Present the following data again exactly as it is shown.
begin Material
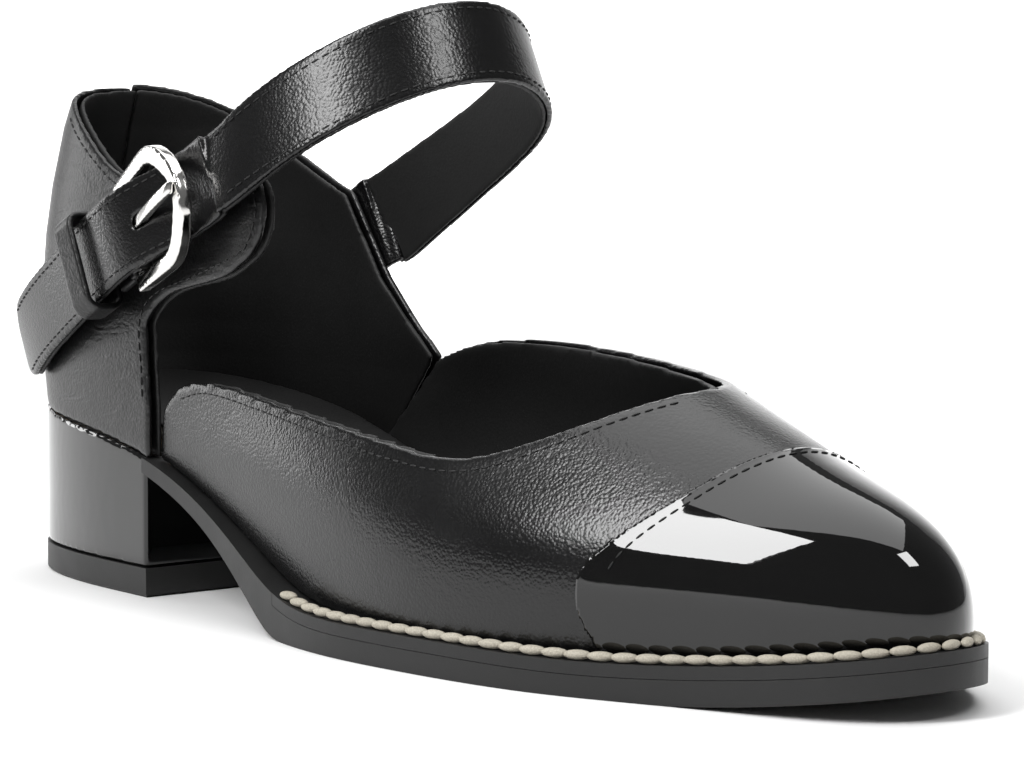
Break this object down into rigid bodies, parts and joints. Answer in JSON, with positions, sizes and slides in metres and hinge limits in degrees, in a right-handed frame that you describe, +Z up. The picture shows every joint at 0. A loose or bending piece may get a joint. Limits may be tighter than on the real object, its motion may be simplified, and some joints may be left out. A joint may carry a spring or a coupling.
{
  "type": "buckled block-heel shoe",
  "caption": "Right d'Orsay shoe with a low block heel, a glossy toe cap, a stitched welt and a buckled strap over the instep.",
  "frame": {"origin": "centre of the shoe's footprint box, on the ground", "axes": "+X towards the toe, +Y to the inner side of the foot, +Z up"},
  "size_m": [0.2485, 0.0806, 0.1166],
  "materials": {
    "grained_leather": "black leather with a fine pebbled grain, semi-gloss",
    "smooth_leather": "black leather with fine wrinkles, semi-gloss",
    "patent_leather": "black patent leather, mirror gloss",
    "lining_leather": "black lining leather, matte",
    "sock_leather": "black sock leather, soft sheen",
    "foam": "latex foam",
    "stiffener_board": "resin-stiffened cloth",
    "fibre_board": "fibre board",
    "cork_filler": "cork and resin",
    "heel_plastic": "moulded heel plastic",
    "lift_rubber": "matte black rubber",
    "sole_rubber": "matte black rubber",
    "welt_rubber": "black rubber strip",
    "light_thread": "waxed cream thread",
    "steel": "steel",
    "polished_nickel": "polished nickel plate"
  },
  "bodies": {
    "root": {"bottom_filler": "cork_filler", "buckle_chape": "smooth_leather", "heel_block": "heel_plastic", "heel_counter": "stiffener_board", "heel_cover": "patent_leather", "heel_nails": "steel", "heel_screw": "steel", "heel_top_lift": "lift_rubber", "inner_quarter": "smooth_leather", "inner_quarter_lining": "lining_leather", "insole_board": "fibre_board", "keeper_loop": "smooth_leather", "outer_quarter": "smooth_leather", "outer_quarter_lining": "lining_leather", "outsole": "sole_rubber", "shank_rivets": "steel", "sock_foam": "foam", "sock_lining": "sock_leather", "steel_shank": "steel", "strap_anchor": "grained_leather", "strap_tail": "grained_leather", "strap_tail_lining": "lining_leather", "toe_cap": "patent_leather", "toe_puff": "stiffener_board", "top_lift_dowels": "steel", "vamp": "grained_leather", "vamp_lining": "lining_leather", "welt": "welt_rubber", "welt_stitching": "light_thread"},
    "strap": {"strap_outer": "grained_leather", "strap_lining": "lining_leather"},
    "buckle": {"buckle_frame": "polished_nickel", "buckle_bar": "polished_nickel"},
    "prong": {"buckle_prong": "polished_nickel"}
  },
  "joints": [
    {"name": "strap_swing", "type": "hinge", "parent": "root", "child": "strap", "pos_m": [-0.06203, 0.03226, 0.0729], "axis": [-0.4305, 0, 0.9026], "range_deg": [0, 95], "deforming": ["strap_tail", "strap_tail_lining"]},
    {"name": "buckle_tilt", "type": "hinge", "parent": "root", "child": "buckle", "pos_m": [-0.06125, -0.03114, 0.07128], "axis": [0.4305, 0, -0.9026], "range_deg": [0, 30]},
    {"name": "prong_swing", "type": "hinge", "parent": "root", "child": "prong", "pos_m": [-0.06125, -0.03114, 0.07128], "axis": [0.4305, 0, -0.9026], "range_deg": [0, 80]}
  ],
  "couplings": [
    {"joint": "buckle_tilt", "follows": "strap_swing", "ratio": 0.26},
    {"joint": "prong_swing", "follows": "strap_swing", "ratio": 0.7}
  ]
}
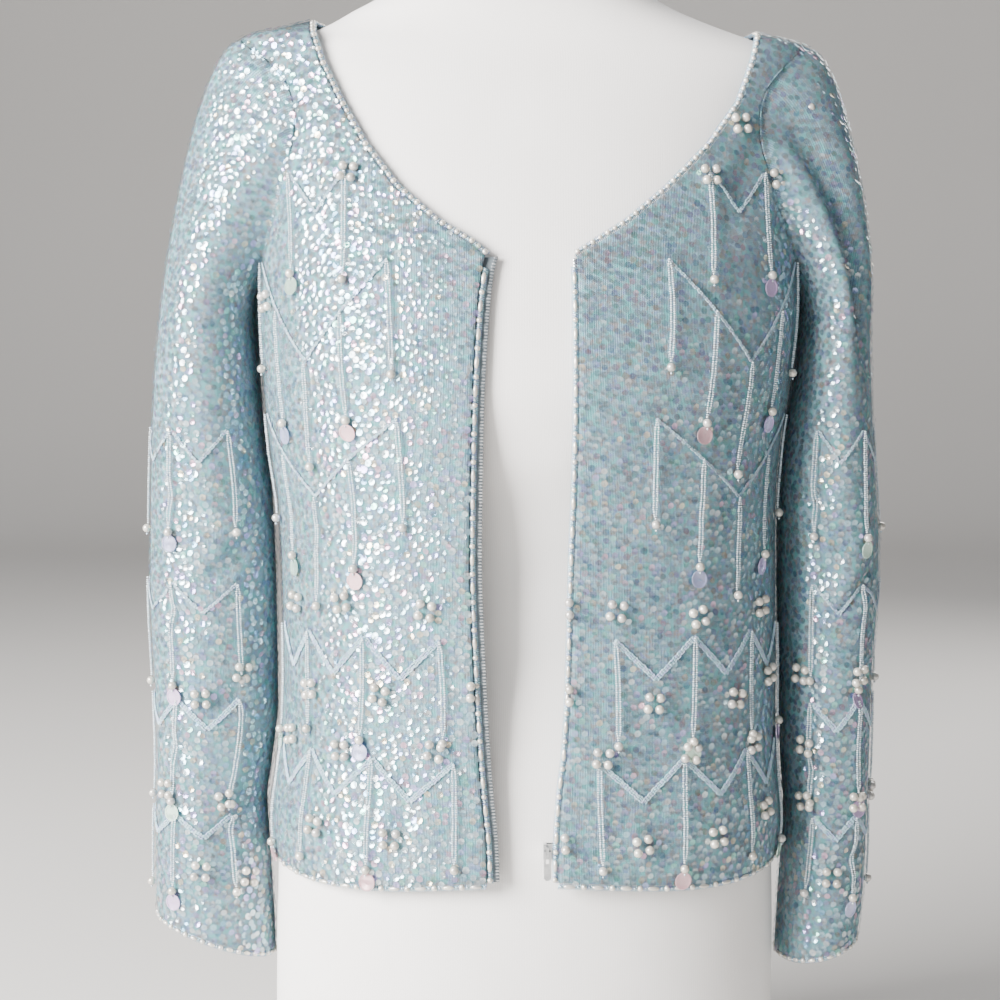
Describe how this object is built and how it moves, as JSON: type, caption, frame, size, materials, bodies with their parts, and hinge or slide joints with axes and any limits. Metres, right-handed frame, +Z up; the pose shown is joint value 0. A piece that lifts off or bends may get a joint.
end Material
▶ Response below:
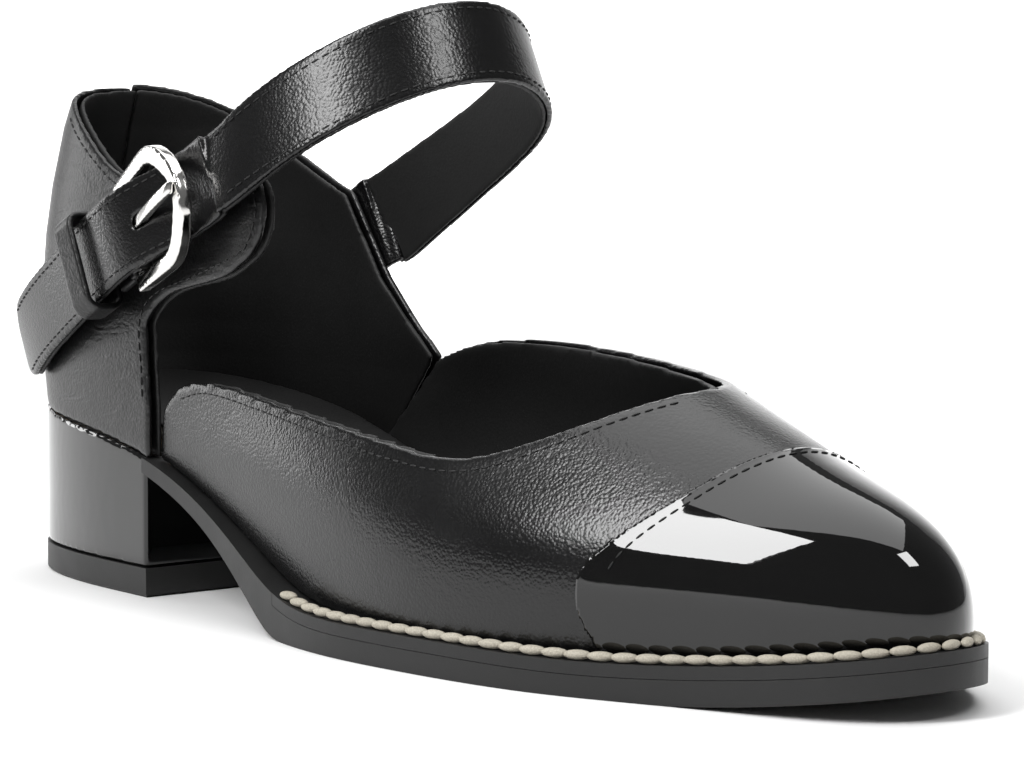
Break this object down into rigid bodies, parts and joints. Answer in JSON, with positions, sizes and slides in metres and hinge limits in degrees, in a right-handed frame that you describe, +Z up. The picture shows every joint at 0. A loose or bending piece may get a joint. Limits may be tighter than on the real object, its motion may be simplified, and some joints may be left out. A joint may carry a spring or a coupling.
{
  "type": "buckled block-heel shoe",
  "caption": "Right d'Orsay shoe with a low block heel, a glossy toe cap, a stitched welt and a buckled strap over the instep.",
  "frame": {"origin": "centre of the shoe's footprint box, on the ground", "axes": "+X towards the toe, +Y to the inner side of the foot, +Z up"},
  "size_m": [0.2485, 0.0806, 0.1166],
  "materials": {
    "grained_leather": "black leather with a fine pebbled grain, semi-gloss",
    "smooth_leather": "black leather with fine wrinkles, semi-gloss",
    "patent_leather": "black patent leather, mirror gloss",
    "lining_leather": "black lining leather, matte",
    "sock_leather": "black sock leather, soft sheen",
    "foam": "latex foam",
    "stiffener_board": "resin-stiffened cloth",
    "fibre_board": "fibre board",
    "cork_filler": "cork and resin",
    "heel_plastic": "moulded heel plastic",
    "lift_rubber": "matte black rubber",
    "sole_rubber": "matte black rubber",
    "welt_rubber": "black rubber strip",
    "light_thread": "waxed cream thread",
    "steel": "steel",
    "polished_nickel": "polished nickel plate"
  },
  "bodies": {
    "root": {"bottom_filler": "cork_filler", "buckle_chape": "smooth_leather", "heel_block": "heel_plastic", "heel_counter": "stiffener_board", "heel_cover": "patent_leather", "heel_nails": "steel", "heel_screw": "steel", "heel_top_lift": "lift_rubber", "inner_quarter": "smooth_leather", "inner_quarter_lining": "lining_leather", "insole_board": "fibre_board", "keeper_loop": "smooth_leather", "outer_quarter": "smooth_leather", "outer_quarter_lining": "lining_leather", "outsole": "sole_rubber", "shank_rivets": "steel", "sock_foam": "foam", "sock_lining": "sock_leather", "steel_shank": "steel", "strap_anchor": "grained_leather", "strap_tail": "grained_leather", "strap_tail_lining": "lining_leather", "toe_cap": "patent_leather", "toe_puff": "stiffener_board", "top_lift_dowels": "steel", "vamp": "grained_leather", "vamp_lining": "lining_leather", "welt": "welt_rubber", "welt_stitching": "light_thread"},
    "strap": {"strap_outer": "grained_leather", "strap_lining": "lining_leather"},
    "buckle": {"buckle_frame": "polished_nickel", "buckle_bar": "polished_nickel"},
    "prong": {"buckle_prong": "polished_nickel"}
  },
  "joints": [
    {"name": "strap_swing", "type": "hinge", "parent": "root", "child": "strap", "pos_m": [-0.06203, 0.03226, 0.0729], "axis": [-0.4305, 0, 0.9026], "range_deg": [0, 95], "deforming": ["strap_tail", "strap_tail_lining"]},
    {"name": "buckle_tilt", "type": "hinge", "parent": "root", "child": "buckle", "pos_m": [-0.06125, -0.03114, 0.07128], "axis": [0.4305, 0, -0.9026], "range_deg": [0, 30]},
    {"name": "prong_swing", "type": "hinge", "parent": "root", "child": "prong", "pos_m": [-0.06125, -0.03114, 0.07128], "axis": [0.4305, 0, -0.9026], "range_deg": [0, 80]}
  ],
  "couplings": [
    {"joint": "buckle_tilt", "follows": "strap_swing", "ratio": 0.26},
    {"joint": "prong_swing", "follows": "strap_swing", "ratio": 0.7}
  ]
}
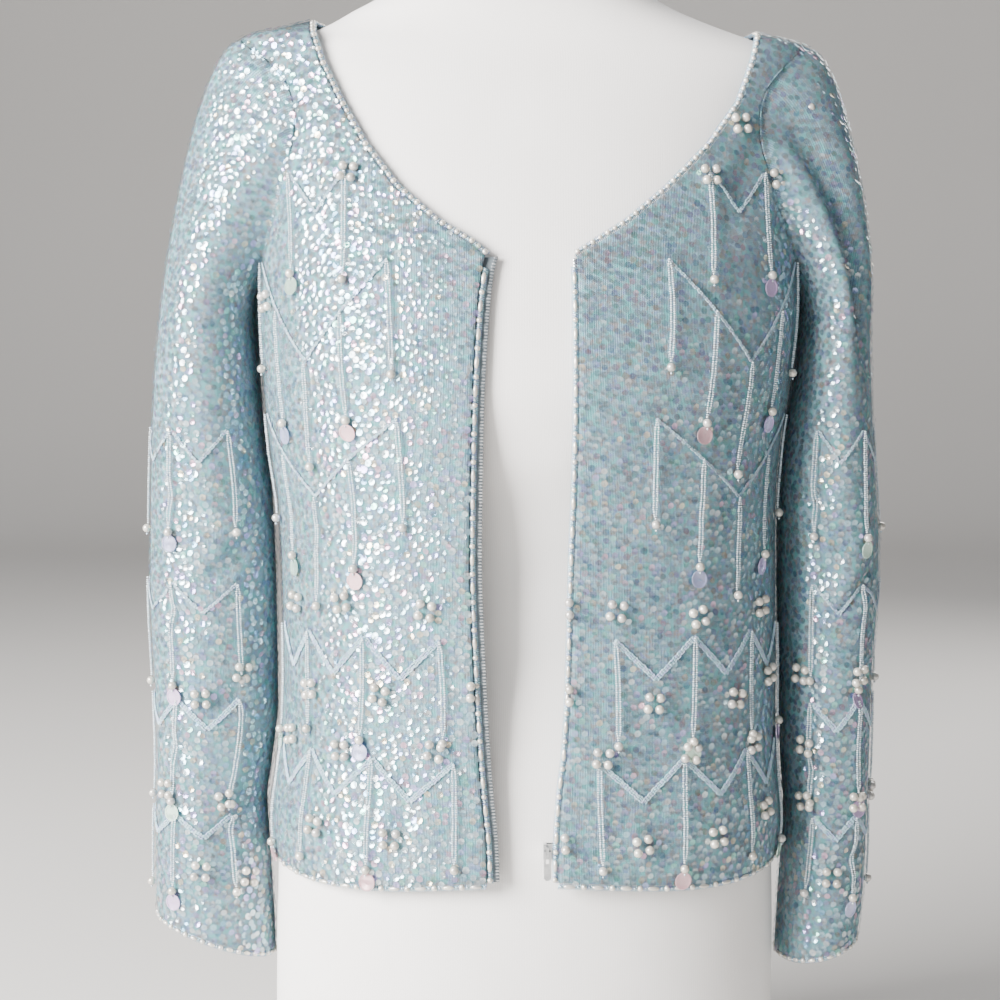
Describe how this object is built and how it moves, as JSON: type, caption, frame, size, materials, bodies with their parts, and hinge or slide joints with axes and any limits. Metres, right-handed frame, +Z up; the pose shown is joint value 0. A piece that lifts off or bends may get a joint.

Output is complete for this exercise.